◆ Exercise objective: Restate each of the lines given below, word for word.

## START

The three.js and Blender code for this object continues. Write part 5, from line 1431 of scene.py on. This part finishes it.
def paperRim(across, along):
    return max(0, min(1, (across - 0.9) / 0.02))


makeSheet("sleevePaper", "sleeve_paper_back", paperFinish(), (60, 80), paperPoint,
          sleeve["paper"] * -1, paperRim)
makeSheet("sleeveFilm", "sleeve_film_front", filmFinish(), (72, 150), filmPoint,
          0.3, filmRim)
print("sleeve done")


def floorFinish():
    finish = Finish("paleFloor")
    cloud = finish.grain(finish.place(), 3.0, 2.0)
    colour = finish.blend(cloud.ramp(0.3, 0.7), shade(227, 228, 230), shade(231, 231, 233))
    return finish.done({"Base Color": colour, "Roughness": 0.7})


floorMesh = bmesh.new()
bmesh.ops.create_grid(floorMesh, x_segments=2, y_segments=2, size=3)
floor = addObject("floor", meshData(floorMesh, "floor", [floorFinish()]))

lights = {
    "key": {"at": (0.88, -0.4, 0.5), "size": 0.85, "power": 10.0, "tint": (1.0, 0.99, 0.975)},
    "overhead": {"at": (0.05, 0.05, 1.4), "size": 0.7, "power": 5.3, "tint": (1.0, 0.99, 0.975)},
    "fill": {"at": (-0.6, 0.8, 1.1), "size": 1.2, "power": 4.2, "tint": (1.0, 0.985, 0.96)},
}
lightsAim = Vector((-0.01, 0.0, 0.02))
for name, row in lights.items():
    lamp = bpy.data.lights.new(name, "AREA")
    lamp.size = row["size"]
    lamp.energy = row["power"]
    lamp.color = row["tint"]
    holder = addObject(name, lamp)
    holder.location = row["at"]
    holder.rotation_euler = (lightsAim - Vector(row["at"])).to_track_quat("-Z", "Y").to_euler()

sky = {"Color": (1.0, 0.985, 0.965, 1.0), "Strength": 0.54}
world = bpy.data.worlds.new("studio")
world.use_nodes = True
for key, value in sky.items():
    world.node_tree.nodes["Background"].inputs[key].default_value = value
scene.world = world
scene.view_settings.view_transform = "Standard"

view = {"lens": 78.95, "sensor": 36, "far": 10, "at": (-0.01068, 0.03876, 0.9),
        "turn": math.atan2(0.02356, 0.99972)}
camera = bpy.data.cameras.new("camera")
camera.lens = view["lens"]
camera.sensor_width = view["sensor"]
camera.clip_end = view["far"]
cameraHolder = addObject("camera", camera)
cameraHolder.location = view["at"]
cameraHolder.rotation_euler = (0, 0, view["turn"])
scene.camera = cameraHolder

## END

◆ Result:
The three.js and Blender code for this object continues. Write part 5, from line 1431 of scene.py on. This part finishes it.
def paperRim(across, along):
    return max(0, min(1, (across - 0.9) / 0.02))


makeSheet("sleevePaper", "sleeve_paper_back", paperFinish(), (60, 80), paperPoint,
          sleeve["paper"] * -1, paperRim)
makeSheet("sleeveFilm", "sleeve_film_front", filmFinish(), (72, 150), filmPoint,
          0.3, filmRim)
print("sleeve done")


def floorFinish():
    finish = Finish("paleFloor")
    cloud = finish.grain(finish.place(), 3.0, 2.0)
    colour = finish.blend(cloud.ramp(0.3, 0.7), shade(227, 228, 230), shade(231, 231, 233))
    return finish.done({"Base Color": colour, "Roughness": 0.7})


floorMesh = bmesh.new()
bmesh.ops.create_grid(floorMesh, x_segments=2, y_segments=2, size=3)
floor = addObject("floor", meshData(floorMesh, "floor", [floorFinish()]))

lights = {
    "key": {"at": (0.88, -0.4, 0.5), "size": 0.85, "power": 10.0, "tint": (1.0, 0.99, 0.975)},
    "overhead": {"at": (0.05, 0.05, 1.4), "size": 0.7, "power": 5.3, "tint": (1.0, 0.99, 0.975)},
    "fill": {"at": (-0.6, 0.8, 1.1), "size": 1.2, "power": 4.2, "tint": (1.0, 0.985, 0.96)},
}
lightsAim = Vector((-0.01, 0.0, 0.02))
for name, row in lights.items():
    lamp = bpy.data.lights.new(name, "AREA")
    lamp.size = row["size"]
    lamp.energy = row["power"]
    lamp.color = row["tint"]
    holder = addObject(name, lamp)
    holder.location = row["at"]
    holder.rotation_euler = (lightsAim - Vector(row["at"])).to_track_quat("-Z", "Y").to_euler()

sky = {"Color": (1.0, 0.985, 0.965, 1.0), "Strength": 0.54}
world = bpy.data.worlds.new("studio")
world.use_nodes = True
for key, value in sky.items():
    world.node_tree.nodes["Background"].inputs[key].default_value = value
scene.world = world
scene.view_settings.view_transform = "Standard"

view = {"lens": 78.95, "sensor": 36, "far": 10, "at": (-0.01068, 0.03876, 0.9),
        "turn": math.atan2(0.02356, 0.99972)}
camera = bpy.data.cameras.new("camera")
camera.lens = view["lens"]
camera.sensor_width = view["sensor"]
camera.clip_end = view["far"]
cameraHolder = addObject("camera", camera)
cameraHolder.location = view["at"]
cameraHolder.rotation_euler = (0, 0, view["turn"])
scene.camera = cameraHolder